_The request_
What is needed is an exact copy of the lines from the one containing "return plate" to the one containing "obj.matrix_world = Matrix.Identity(4)", both lines included, and no other lines.

_Data extract_
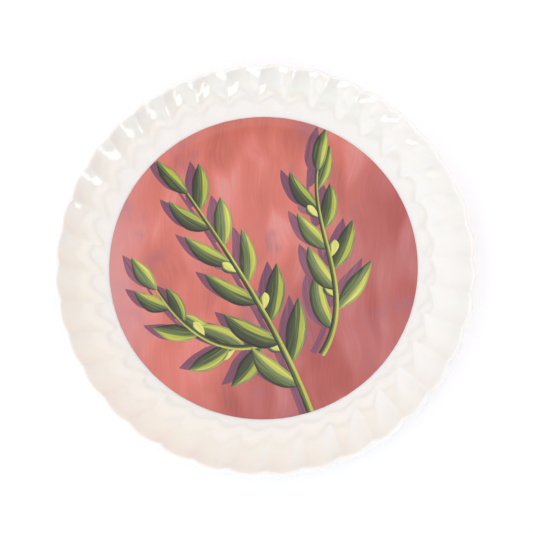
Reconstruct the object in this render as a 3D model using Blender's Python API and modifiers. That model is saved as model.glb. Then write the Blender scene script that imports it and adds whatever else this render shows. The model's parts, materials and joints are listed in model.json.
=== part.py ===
"""Fluted dinner plate: one fired piece of glazed porcelain with a scalloped rim and a foot ring.

Units are metres, +Z up. The plate's axis is the Z axis and it stands on its foot ring at z = 0.
The section is turned first, and the flutes are then pressed into its wall by one formula.
"""

import math

import bpy
import numpy as np

# Driving dimensions, in metres
RIM_RADIUS = 0.1335  # outer edge of the lip, halfway between a lobe and a notch
PLATE_HEIGHT = 0.0225  # table to the crest of the lip, halfway between a lobe and a notch
WELL_RADIUS = 0.0955  # flat floor, up to where the wall starts to rise
FLOOR_HEIGHT = 0.0064  # table to the flat floor
WALL_THICKNESS = 0.0034
FOOT_OUTER_RADIUS = 0.0842  # outer edge of the flat ring that touches the table
FOOT_WIDTH = 0.0028
FOOT_FLARE = 0.0026  # how far the foot widens on each side on its way up
RECESS_HEIGHT = 0.0022  # table to the underside within the foot ring

# Flutes
FLUTE_COUNT = 36
FLUTE_DEPTH = 0.0025  # at the lip, ridge to hollow, square to the wall
FLUTE_START = math.radians(2.0)  # turn of the wall, from level, at which the flutes begin
FLUTE_SOFTNESS = 0.1  # share of their run in which the flutes ease in; 0 starts them with a crease
FLUTE_SWEEP = math.radians(3.0)  # how far round the plate a ridge swings on its way in from the lip
RIDGE_ROUNDING = 0.06  # 0 gives a knife edge between two flutes

# Fineness of the solid
SIDES_PER_FLUTE = 6
WALL_STEPS = 7
UNDERSIDE_STEPS = 4
LIP_STEPS = 4

# Glaze
GLAZE_COLOR = (0.86, 0.84, 0.79, 1.0)
GLAZE_ROUGHNESS = 0.12

COLLECTION_NAME = "fluted_dinner_plate"
MERGE_DISTANCE = 0.00005

# The wall is an arc that leaves the floor level and ends at the lip. Its middle line has to climb
# wall_rise while it runs out by wall_run, which fixes both its turn and its radius.
HALF_WALL = WALL_THICKNESS / 2
WALL_RUN = RIM_RADIUS - HALF_WALL - WELL_RADIUS
WALL_RISE = PLATE_HEIGHT - FLOOR_HEIGHT
WALL_TURN = 2 * math.atan2(WALL_RISE, WALL_RUN)
INNER_RADIUS = WALL_RUN / math.sin(WALL_TURN) - HALF_WALL
OUTER_RADIUS = INNER_RADIUS + WALL_THICKNESS
ARC_HEIGHT = FLOOR_HEIGHT + INNER_RADIUS  # height of the arc's centre, which is over the well's edge


def clear_scene():
    """Removes whatever the file holds at the start."""
    for item in list(bpy.data.objects):
        bpy.data.objects.remove(item, do_unlink=True)


def wall_point(radius, turn):
    """The point of the section at this radius and turn about the wall's centre of curvature."""
    return (WELL_RADIUS + radius * math.sin(turn), ARC_HEIGHT - radius * math.cos(turn))


def plate_section():
    """The half section as (radius, height), from the floor's centre over the lip to the underside's."""
    inner_wall = [wall_point(INNER_RADIUS, WALL_TURN * i / WALL_STEPS) for i in range(WALL_STEPS + 1)]

    lip_radius, lip_height = wall_point(INNER_RADIUS + HALF_WALL, WALL_TURN)
    lip = []
    for i in range(1, LIP_STEPS):
        around = WALL_TURN + math.pi / 2 - math.pi * i / LIP_STEPS
        lip.append((lip_radius + HALF_WALL * math.cos(around), lip_height + HALF_WALL * math.sin(around)))

    turns = [WALL_TURN * (1 - i / UNDERSIDE_STEPS) for i in range(UNDERSIDE_STEPS + 1)]
    outer_wall = [wall_point(OUTER_RADIUS, turn) for turn in turns]

    underside_height = FLOOR_HEIGHT - WALL_THICKNESS
    foot_inner_radius = FOOT_OUTER_RADIUS - FOOT_WIDTH
    foot = [
        (FOOT_OUTER_RADIUS + FOOT_FLARE, underside_height),
        (FOOT_OUTER_RADIUS, 0.0),
        (foot_inner_radius, 0.0),
        (foot_inner_radius - FOOT_FLARE, RECESS_HEIGHT),
    ]
    return [(0.0, FLOOR_HEIGHT)] + inner_wall + lip + outer_wall + foot + [(0.0, RECESS_HEIGHT)]


def turned_mesh(name, section, steps):
    """Turns the section about the Z axis into a closed mesh."""
    outline = bpy.data.meshes.new(name + "_section")
    edges = [(i, i + 1) for i in range(len(section) - 1)]
    outline.from_pydata([(radius, 0.0, height) for radius, height in section], edges, [])
    guide = bpy.data.objects.new(name + "_section", outline)
    bpy.context.scene.collection.objects.link(guide)

    screw = guide.modifiers.new("turn", "SCREW")
    screw.axis = "Z"
    screw.angle = math.tau
    screw.steps = steps
    screw.render_steps = steps
    screw.use_merge_vertices = True
    screw.merge_threshold = MERGE_DISTANCE

    evaluated = guide.evaluated_get(bpy.context.evaluated_depsgraph_get())
    mesh = bpy.data.meshes.new_from_object(evaluated)
    mesh.name = name
    bpy.data.objects.remove(guide, do_unlink=True)
    bpy.data.meshes.remove(outline)
    return mesh


def flute_wave(angle):
    """+1 in the middle of a flute and -1 on the ridge between two: a rounded arch for each flute."""
    arch = np.abs(np.sin(angle * FLUTE_COUNT / 2))
    rounded = np.hypot(arch, RIDGE_ROUNDING) - RIDGE_ROUNDING
    full = math.hypot(1.0, RIDGE_ROUNDING) - RIDGE_ROUNDING
    return 2 * rounded / full - 1


def press_flutes(mesh):
    """Moves each point of the wall square to it, out in a flute's middle and in on a ridge.

    Both faces of the wall move alike, so it keeps its thickness. The flutes start near the well's
    edge and deepen evenly to the lip, where a ridge lies on the +X axis. Going inwards the points
    also swing round the axis, so that their columns follow the ridges' sweep.
    """
    points = np.empty(len(mesh.vertices) * 3)
    mesh.vertices.foreach_get("co", points)
    points = points.reshape(-1, 3)
    radius = np.hypot(points[:, 0], points[:, 1])
    angle = np.arctan2(points[:, 1], points[:, 0])

    turn = np.arctan2(radius - WELL_RADIUS, ARC_HEIGHT - points[:, 2])
    turn = np.clip(turn, 0.0, WALL_TURN)
    share = np.clip((turn - FLUTE_START) / (WALL_TURN - FLUTE_START), 0.0, 1.0)
    growth = share * share * (1 + FLUTE_SOFTNESS) / (share + FLUTE_SOFTNESS)
    move = FLUTE_DEPTH / 2 * growth * flute_wave(angle)
    swung = angle + FLUTE_SWEEP * (1 - share)

    radius += move * np.sin(turn)
    points[:, 0] = radius * np.cos(swung)
    points[:, 1] = radius * np.sin(swung)
    points[:, 2] -= move * np.cos(turn)
    mesh.vertices.foreach_set("co", points.ravel())
    mesh.update()


def glaze_material():
    """A clear glossy glaze over a warm white body."""
    material = bpy.data.materials.new("glazed_porcelain")
    material.use_nodes = True
    shader = material.node_tree.nodes["Principled BSDF"]
    shader.inputs["Base Color"].default_value = GLAZE_COLOR
    shader.inputs["Roughness"].default_value = GLAZE_ROUGHNESS
    shader.inputs["Metallic"].default_value = 0.0
    return material


def build_plate(collection):
    """The whole plate as one closed body."""
    mesh = turned_mesh("plate", plate_section(), FLUTE_COUNT * SIDES_PER_FLUTE)
    press_flutes(mesh)
    mesh.materials.clear()
    mesh.materials.append(glaze_material())
    mesh.shade_smooth()
    mesh.set_sharp_from_angle(angle=math.radians(40.0))
    plate = bpy.data.objects.new("plate", mesh)
    collection.objects.link(plate)
    return plate


def main():
    """Builds the plate in its own collection."""
    clear_scene()
    collection = bpy.data.collections.new(COLLECTION_NAME)
    bpy.context.scene.collection.children.link(collection)
    build_plate(collection)


main()
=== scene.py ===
"""Looks of a fluted dinner plate: glazed porcelain, with a painted print fired into its well.

Units are metres, +Z up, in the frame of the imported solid. The plate's axis is the Z axis, it
stands at z = 0, and a ridge between two flutes meets the lip on the +X axis.
"""

import json
import logging
import math
from dataclasses import dataclass, field
from enum import Enum

import bpy
import numpy as np
from mathutils import Matrix, Vector

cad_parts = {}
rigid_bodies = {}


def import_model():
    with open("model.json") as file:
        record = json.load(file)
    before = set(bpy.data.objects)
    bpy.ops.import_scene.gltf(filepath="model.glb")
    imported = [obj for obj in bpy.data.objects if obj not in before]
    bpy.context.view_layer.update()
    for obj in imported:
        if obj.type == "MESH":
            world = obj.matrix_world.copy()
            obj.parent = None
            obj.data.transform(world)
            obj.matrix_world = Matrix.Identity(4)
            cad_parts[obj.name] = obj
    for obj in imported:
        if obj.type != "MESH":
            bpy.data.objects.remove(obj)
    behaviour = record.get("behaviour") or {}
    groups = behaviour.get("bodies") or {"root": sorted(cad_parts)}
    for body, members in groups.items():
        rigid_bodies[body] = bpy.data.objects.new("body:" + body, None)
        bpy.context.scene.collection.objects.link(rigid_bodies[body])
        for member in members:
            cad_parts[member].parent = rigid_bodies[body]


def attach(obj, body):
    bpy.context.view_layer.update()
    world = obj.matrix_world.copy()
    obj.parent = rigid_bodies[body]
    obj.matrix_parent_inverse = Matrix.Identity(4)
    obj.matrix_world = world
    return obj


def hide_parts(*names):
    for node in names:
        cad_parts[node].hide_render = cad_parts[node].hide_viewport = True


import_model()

LOG = logging.getLogger("fluted_plate")
MM = 0.001
SEED = 11
SHARP_EDGE = math.radians(50.0)
SOFT_STEP = {"interpolation_type": "SMOOTHSTEP"}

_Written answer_
    return plate


def main():
    """Builds the plate in its own collection."""
    clear_scene()
    collection = bpy.data.collections.new(COLLECTION_NAME)
    bpy.context.scene.collection.children.link(collection)
    build_plate(collection)


main()
=== scene.py ===
"""Looks of a fluted dinner plate: glazed porcelain, with a painted print fired into its well.

Units are metres, +Z up, in the frame of the imported solid. The plate's axis is the Z axis, it
stands at z = 0, and a ridge between two flutes meets the lip on the +X axis.
"""

import json
import logging
import math
from dataclasses import dataclass, field
from enum import Enum

import bpy
import numpy as np
from mathutils import Matrix, Vector

cad_parts = {}
rigid_bodies = {}


def import_model():
    with open("model.json") as file:
        record = json.load(file)
    before = set(bpy.data.objects)
    bpy.ops.import_scene.gltf(filepath="model.glb")
    imported = [obj for obj in bpy.data.objects if obj not in before]
    bpy.context.view_layer.update()
    for obj in imported:
        if obj.type == "MESH":
            world = obj.matrix_world.copy()
            obj.parent = None
            obj.data.transform(world)
            obj.matrix_world = Matrix.Identity(4)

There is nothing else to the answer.